Cuando vivía en Colombia escuché una vez a un amigo cachaco (natural de Bogotá) contar el siguiente chiste, ejemplo del proverbial ingenio que tienen los colombianos para reírse de sus propias desgracias y que resume la tragedia que asola al país suramericano desde los albores de la historia: Cuando Dios creó el mundo, dice, decidió alumbrar una tierra bendecida por montañas, llanos y desiertos, productora de café, oro y esmeraldas, bañada por océanos y caudalosos ríos y en la que se erigirían, ante la envidia universal, ciudades coloniales de deslumbrante belleza. Ante las quejas del resto de los países por el trato favorable que se dispensaba a Colombia, Dios respondió: “No se preocupen. Para nivelar las cosas voy a llenarlo de colombianos”.
Siempre he pensado que aquel chiste, contado al calor del ron durante una parranda vallenata, no hacía justicia a un pueblo como el colombiano, hospitalario, cálido y amante de la vida y la fiesta. Colombia goza ahora de una inmejorable oportunidad para remediar las seculares carencias y desajustes que han alimentado una larga y aciaga cultura de la violencia que los “violentólogos” colombianos asemejan a las capas de una cebolla y que algunos remontan a la lejana Guerra de los Mil Días de finales del siglo XIX y principios del XX. Diez años después del fallido proceso de paz del Cagúan (1998-2002), el gobierno de Colombia volverá a sentarse en la mesa de negociación con las Fuerzas Armadas Revolucionarias de Colombia (FARC), una de las guerrillas más antiguas del mundo, para intentar poner fin a un conflicto armado que ha sembrado el país de muertos y malgastado los enormes recursos económicos y humanos del país.
Aunque las FARC acudirán a la mesa militarmente debilitadas y diezmadas por las deserciones, el presidente Juan Manuel Santos ha advertido que el camino no será fácil. La desconfianza de la mayoría de los colombianos hacia una guerrilla que no ha dudado en utilizar el secuestro, los coches bombas indiscriminados en las ciudades y el narcotráfico para intentar doblegar al Estado es profunda.
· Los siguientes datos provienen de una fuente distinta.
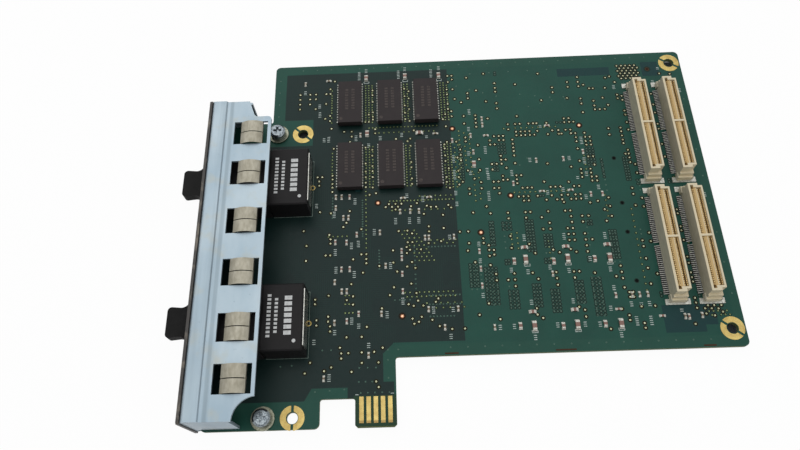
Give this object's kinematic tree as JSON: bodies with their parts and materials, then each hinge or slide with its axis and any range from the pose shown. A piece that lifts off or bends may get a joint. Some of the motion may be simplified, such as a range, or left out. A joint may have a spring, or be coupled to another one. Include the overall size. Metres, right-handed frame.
{
  "type": "switch line card",
  "caption": "Fibre switch line card: stepped board with folded steel bracket, face plate, duplex transceivers with dust plugs, memory chips and two-row stacking connectors.",
  "frame": {"origin": "midway between the two left mounting holes, on the board's underside", "axes": "+X from the face plate to the stacking connectors, along the card; +Y away from the edge tab, along the face plate; +Z out of the component side"},
  "size_m": [0.2095, 0.1564, 0.0226],
  "materials": {
    "laminate": "satin green solder mask",
    "gold_plating": "gold plated",
    "zinc_steel": "satin zinc",
    "plate_paint": "satin dark grey",
    "spring_metal": "bright",
    "screw_steel": "zinc plated",
    "washer_steel": "zinc plated",
    "potted_plastic": "fine texture",
    "port_plastic": "satin",
    "shield_metal": "bright",
    "sleeve_ceramic": "smooth",
    "plug_rubber": "matte",
    "chip_plastic": "fine texture",
    "connector_plastic": "satin",
    "capacitor_ceramic": "smooth",
    "tinned_metal": "bright tin"
  },
  "bodies": {
    "card": {"circuit_board": "laminate", "ground_rings": "gold_plating", "edge_contacts": "gold_plating", "bracket": "zinc_steel", "face_plate": "plate_paint", "spring_contact_1": "spring_metal", "spring_contact_2": "spring_metal", "spring_contact_3": "spring_metal", "spring_contact_4": "spring_metal", "spring_contact_5": "spring_metal", "spring_contact_6": "spring_metal", "bracket_screws": "screw_steel", "flat_washers": "washer_steel", "spring_washers": "screw_steel", "lower_module_case": "potted_plastic", "lower_receptacle": "port_plastic", "lower_rear_shield": "shield_metal", "lower_ferrule_sleeves": "sleeve_ceramic", "lower_solder_pins": "tinned_metal", "upper_module_case": "potted_plastic", "upper_receptacle": "port_plastic", "upper_rear_shield": "shield_metal", "upper_ferrule_sleeves": "sleeve_ceramic", "upper_solder_pins": "tinned_metal", "memory_chip_1": "chip_plastic", "memory_leads_1": "tinned_metal", "memory_chip_2": "chip_plastic", "memory_leads_2": "tinned_metal", "memory_chip_3": "chip_plastic", "memory_leads_3": "tinned_metal", "memory_chip_4": "chip_plastic", "memory_leads_4": "tinned_metal", "memory_chip_5": "chip_plastic", "memory_leads_5": "tinned_metal", "memory_chip_6": "chip_plastic", "memory_leads_6": "tinned_metal", "stacking_connector_1": "connector_plastic", "connector_leads_1": "tinned_metal", "hold_downs_1": "tinned_metal", "stacking_connector_2": "connector_plastic", "connector_leads_2": "tinned_metal", "hold_downs_2": "tinned_metal", "stacking_connector_3": "connector_plastic", "connector_leads_3": "tinned_metal", "hold_downs_3": "tinned_metal", "stacking_connector_4": "connector_plastic", "connector_leads_4": "tinned_metal", "hold_downs_4": "tinned_metal", "chip_capacitors": "capacitor_ceramic"},
    "lower_plug": {"lower_dust_plug": "plug_rubber"},
    "upper_plug": {"upper_dust_plug": "plug_rubber"}
  },
  "joints": [
    {"name": "lower_plug_pull", "type": "slide", "parent": "card", "child": "lower_plug", "axis": [-1, 0, 0], "range_m": [0, 0.025]},
    {"name": "upper_plug_pull", "type": "slide", "parent": "card", "child": "upper_plug", "axis": [-1, 0, 0], "range_m": [0, 0.025]}
  ]
}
La guerrilla esta vez ha dado muestras de realismo práctico y parece consciente del arcaísmo que supone su mera existencia en un país que bien podría convertirse en uno de los más prósperos de Latinoamérica. Prueba de que los tiempos son otros, el gobierno supuestamente de derechas de Santos ha aprobado una ley de restitución de tierras y de reparación a las víctimas del conflicto, una vieja demanda de una guerrilla supuestamente de izquierdas. Quedan sobre el tapete escollos muy difíciles: el narcotráfico (Estados Unidos, el mayor consumidor de cocaína del mundo, tiene su responsabilidad en el conflicto), la resistencia de los sectores conservadores del establecimiento de Bogotá a la paz (“sin guerrilla, el presupuesto nacional cambia de prioridades”, escribe Alfredo Molano en El Espectador), el paramilitarismo o la futura desmovilización de los combatientes.
La raíz principal del conflicto, a fin de cuentas, ha sido la ausencia de Estado en la Colombia profunda, lo que ha condenado al olvido, al abandono y a la violencia a millares de Macondos desperdigados por una tierra rica en recursos. El diplomático noruego Jan Egeland, ex delegado de la ONU durante las conversaciones de paz de la era Pastrana y cuyo gobierno será el anfitrión de los nuevos diálogos que empezarán el mes que viene en Oslo, dijo entonces que la paz imperfecta era preferible a la guerra perfecta. Dependerá de los colombianos, esos a quienes Dios parecía tener cierta ojeriza en el chiste, reconciliar las tres Colombias y enterrar la guerra perfecta.